Il covid in testa e nella vita di tutti i giorni, la pandemia che ci allontana, i casi umani, politici e gli strani casi, come quello del signor Novak Djokovic, che esercita la professione di numero uno del tennis mondiale.
Quando è atterrato con il suo bel permesso speciale (non si sa di quale natura) all’aeroporto di Tullamarine a Melbourne per disputare il primo grande torneo della stagione tennistica, da raccomandato di lusso, si è trasformato in rigettato con disonore.
Non si capisce se le autorità australiane hanno usato il pugno duro con il campione, trattandolo con piglio “esemplare”, all’indomani delle critiche piovutegli addosso, per presunti favoritismi al “grande personaggio di turno”, da gran parte della stampa.
Di fatto, queste accuse si sono rilevate anzitutto premature, poi infondate. Al fuoriclasse della racchetta è stata altresì riservata un’accoglienza tutt’altro che soft, arrivato alla dogana, causa un piccolo problema legato al passaporto, è stato trattenuto e interrogato per più di cinque ore.
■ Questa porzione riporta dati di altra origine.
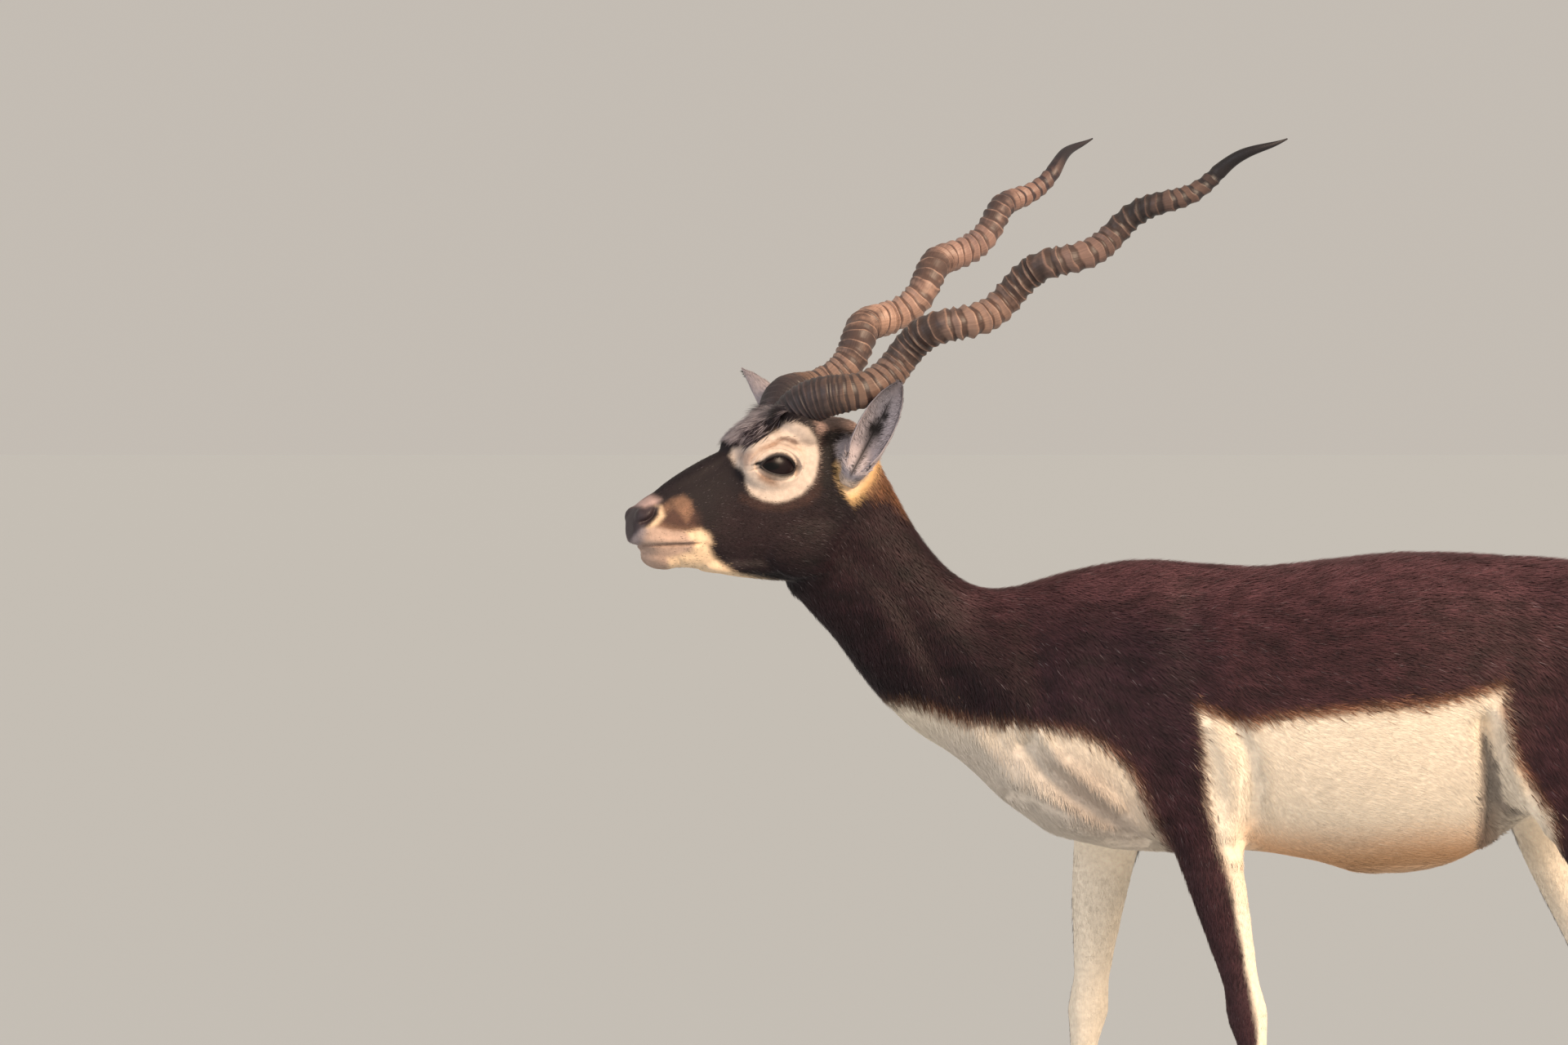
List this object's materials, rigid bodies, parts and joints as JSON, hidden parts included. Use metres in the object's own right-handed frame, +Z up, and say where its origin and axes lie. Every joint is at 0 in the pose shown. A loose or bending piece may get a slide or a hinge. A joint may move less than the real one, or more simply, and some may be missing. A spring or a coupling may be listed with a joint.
{
  "type": "blackbuck",
  "caption": "Life-size still model of an adult male antelope, the blackbuck: slender dark body with white belly, ringed spiral horns, cup ears and cloven hooves, standing mid-stride.",
  "frame": {"origin": "centre of the bounding box on the floor, under the soles", "axes": "nose along -X, the animal's left side along -Y, +Z up"},
  "size_m": [1.1358, 0.477, 1.186],
  "materials": {
    "dark_coat": "short dark chocolate-brown hair lying flat, nearly black on the face and neck",
    "pale_coat": "short cream-white hair of belly, chest and inner legs",
    "ear_coat": "short grey hair with long pale hairs inside the cup",
    "horn_sheath": "ringed brown horn, satin, dark and smooth at the tip",
    "hoof_horn": "black hoof horn, worn at the edge",
    "wet_eye": "wet, nearly black eye"
  },
  "bodies": {
    "root": {"head": "dark_coat", "neck": "dark_coat", "torso": "dark_coat", "tail": "dark_coat", "leg_front_left_upper": "dark_coat", "leg_front_left_lower": "pale_coat", "hoof_front_left": "hoof_horn", "leg_front_right_upper": "dark_coat", "leg_front_right_lower": "pale_coat", "hoof_front_right": "hoof_horn", "leg_hind_left_upper": "dark_coat", "leg_hind_left_lower": "pale_coat", "hoof_hind_left": "hoof_horn", "leg_hind_right_upper": "dark_coat", "leg_hind_right_lower": "pale_coat", "hoof_hind_right": "hoof_horn", "eye_left": "wet_eye", "eye_right": "wet_eye", "ear_left": "ear_coat", "ear_right": "ear_coat", "horn_left": "horn_sheath", "horn_right": "horn_sheath"}
  },
  "joints": []
}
Noi tutti sappiamo con quale zelo gli impiegati di quella nazione fanno questo lavoro, facendo rispettare le proprie leggi e condividiamo il loro timore di infiltrazione nel loro territorio di mele marce e delinquenti abituali, ma sappiamo pure che il multimilionario e celebratissimo serbo, non è l’uno né l’altro e il motivo che lo ha portato in quel paese dell’Oceania è stranoto a tutti.
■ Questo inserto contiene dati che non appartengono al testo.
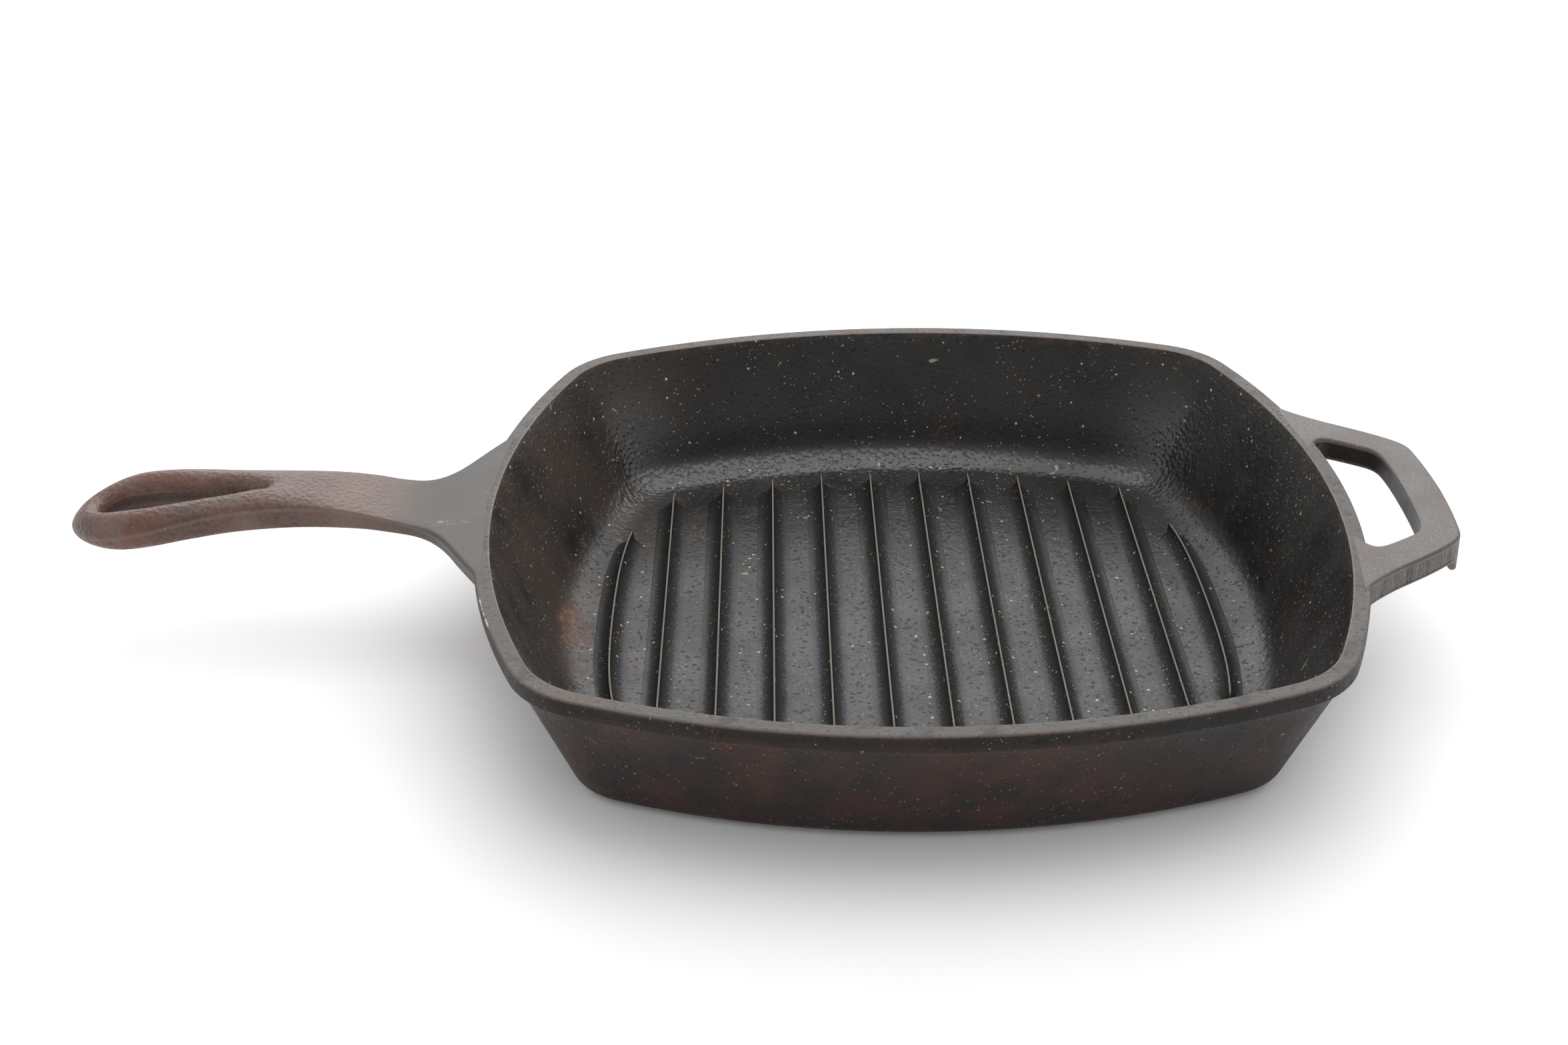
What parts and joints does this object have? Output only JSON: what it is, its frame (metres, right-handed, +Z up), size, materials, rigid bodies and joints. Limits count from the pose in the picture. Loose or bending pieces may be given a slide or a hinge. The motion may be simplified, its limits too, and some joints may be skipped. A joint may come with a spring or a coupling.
{
  "type": "square grill pan",
  "caption": "Square cast-iron grill pan with raised grill ribs, an arched long handle with a teardrop hanging hole and a loop helper handle on the opposite side.",
  "frame": {"origin": "centre of the underside of the foot, where the pan rests", "axes": "+X from the long handle through the pan to the helper handle, +Y along the grill ribs away from the cook's left hand, +Z up out of the pan"},
  "size_m": [0.4221, 0.2666, 0.0539],
  "materials": {
    "cooking_iron": "seasoned, satin black",
    "wall_iron": "seasoned, brown-black patina",
    "rim_iron": "worn, satin grey",
    "handle_iron": "orange-peel as-cast, brown-grey",
    "helper_iron": "fine-grained as-cast, brown-grey"
  },
  "bodies": {
    "root": {"pan_floor": "cooking_iron", "grill_rib_01": "cooking_iron", "grill_rib_02": "cooking_iron", "grill_rib_03": "cooking_iron", "grill_rib_04": "cooking_iron", "grill_rib_05": "cooking_iron", "grill_rib_06": "cooking_iron", "grill_rib_07": "cooking_iron", "grill_rib_08": "cooking_iron", "grill_rib_09": "cooking_iron", "grill_rib_10": "cooking_iron", "grill_rib_11": "cooking_iron", "grill_rib_12": "cooking_iron", "base_foot": "wall_iron", "wall_right": "wall_iron", "wall_back": "wall_iron", "wall_left": "wall_iron", "wall_front": "wall_iron", "wall_corner_right_back": "wall_iron", "wall_corner_back_left": "wall_iron", "wall_corner_left_front": "wall_iron", "wall_corner_front_right": "wall_iron", "rim_band": "rim_iron", "handle_web": "handle_iron", "handle_grip": "handle_iron", "helper_handle": "helper_iron", "helper_lip": "helper_iron"}
  },
  "joints": []
}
Nessuno sa però se Novak ha fatto il vaccino contro il coronavirus e in base alle leggi australiane, senza l’attestato che lo certifica o adeguata deroga, nessuno può sbarcare nella terra dei canguri.
L’espulsione che ne è seguita è una conseguenza naturale, ma non l’ultima di questa vicenda, che vedrà il suo epilogo sabato prossimo alle 14;00.
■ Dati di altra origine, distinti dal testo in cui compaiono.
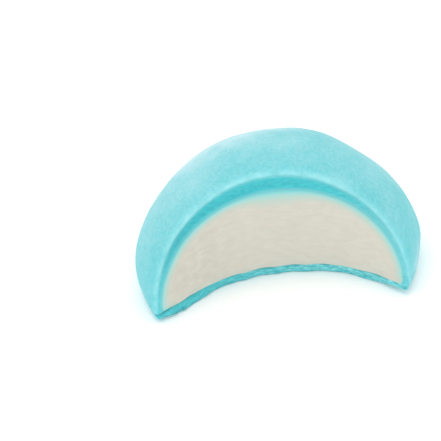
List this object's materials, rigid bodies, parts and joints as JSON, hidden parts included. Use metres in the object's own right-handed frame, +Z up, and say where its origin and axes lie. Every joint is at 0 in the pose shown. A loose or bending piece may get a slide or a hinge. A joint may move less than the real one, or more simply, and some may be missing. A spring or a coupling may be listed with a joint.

Il campione con i suoi legali farà ricorso contro tale decisione e dovrà dimostrare davanti ai giudici per l’immigrazione che aveva l”esenzione medica, in assenza di “green pass“, che gli permetteva di partecipare agli Australian Open e sperare che lo stesso attestato sia ritenuto sufficiente per la sua permanenza in quel paese.
In caso contrario, sarebbe confermata l’espulsione con il pericolo di condanna e divieto di entrare per i prossimi tre anni nel paese del “first Open“.
Intanto le due nazioni coinvolte Serbia e Australia tangono l’incidente diplomatico: i primi protestano per i presunti maltrattamenti subiti dal connazionale, i secondi per il comportamento non “irreprensibile” di questi.
Il mondo attende incuriosito il finale della storia e noi ci domandiamo: Cose da pazzi? No, cose da Covid!